A new bubble for homebuilding stocks?

Major homebuilders have soared since early October, and some analysts say there's no real justification for the rise.

By Kim Peterson Dec 14, 2011 4:23PM
The single-family housing market is a mess. So why are homebuilder stocks so high?

A foreclosure glut is still dragging the sector down. The National Association of Realtors just said the market downturn was worse than it thought. Freddie Mac's chief economist is predicting "another bumpy ride" for 2012.

But shares of D.R. Horton (DHI) were up nearly 50% this week from early October. Toll Brothers (TOL) was up more than 45% in that time. Lennar (LEN) was up more than 50%.

Post continues below.
It's nice to see investors so optimistic about the spring home-selling season, but that kind of share price growth is just too much. And analysts are jumping in with the downgrades, taking homebuilding stocks down a notch or two.

Let's start with D.R. Horton, which makes homes between 1,000 and 4,000 square feet. It only closed 21,000 homes last year, and its stock price was approaching $13 earlier this week.

Stifel Nicolaus hit it with a "sell" rating Wednesday, placing an estimate of $10 on the shares. FBN Securities previously downgraded to "sector perform." But two other analyst firms were a little more optimistic. Barclays went with an "overweight" earlier this month, and Raymond James upgraded to "outperform."

Shares of D.R. Horton fell 3% Wednesday to $11.69 in afternoon trading.

Toll Brothers, which builds luxury homes and other properties, also got a "sell" from Stifel Nicolaus, with analysts saying the stock has recently approached multi-year highs. The analysts added that they didn't see anything on the horizon that will boost shares further.

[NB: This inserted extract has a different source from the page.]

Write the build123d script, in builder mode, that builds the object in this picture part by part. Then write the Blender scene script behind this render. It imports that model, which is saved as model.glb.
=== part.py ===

Toll Brothers had jumped from $13.75 in early October to $21.30 on Dec. 6. The analysts said investors have priced an unrealistically fast housing recovery into the stock, according to the Associated Press.

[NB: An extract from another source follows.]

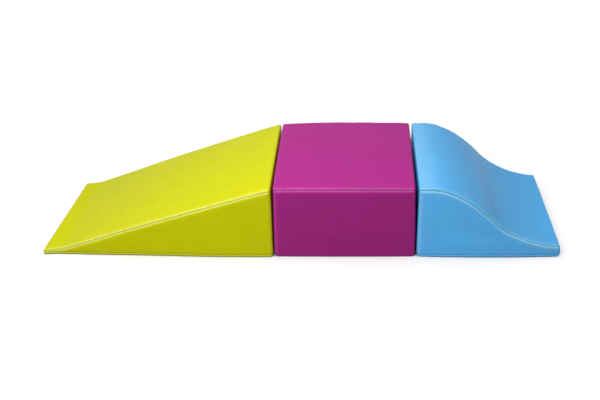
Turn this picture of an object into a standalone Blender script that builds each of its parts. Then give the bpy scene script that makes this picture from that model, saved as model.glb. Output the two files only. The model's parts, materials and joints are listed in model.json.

A KeyBanc analyst downgraded Lennar and Toll Brothers on Monday. Lennar focuses on building homes for first-time and move-up buyers, and analyst Kenneth Zener dropped his rating to "hold."

"We think optimism tied to the seemingly perennial 'spring trade' and positive housing data is unwarranted with credit cycle fundamentals (foreclosure overhang and weak job growth) set to persist longer than most currently think," Zener wrote, according to Investor's Business Daily.

Lennar has risen from below $13 in early October to close to $20 this week.

Dec 14, 2011 9:26PM
The real bubble is in rents. Those walking away from homes are facing reailty of rents going through the roof. Rents are much higher than house payments in most cases. Sticker shock for new renters. 7 billion people on the planet need somewhere to live. Vacant real estate is in demand but those with failed credit do not qualify today. Doing the walk away hits hard there and when real estate goes back up - coulda, shouda, woulda held on. People are doing fantastic buys on real estate at rock bottom prices. Half the price of rents is a reality in mortgages at low interest rates. Rents are ballooning with no slow down insight.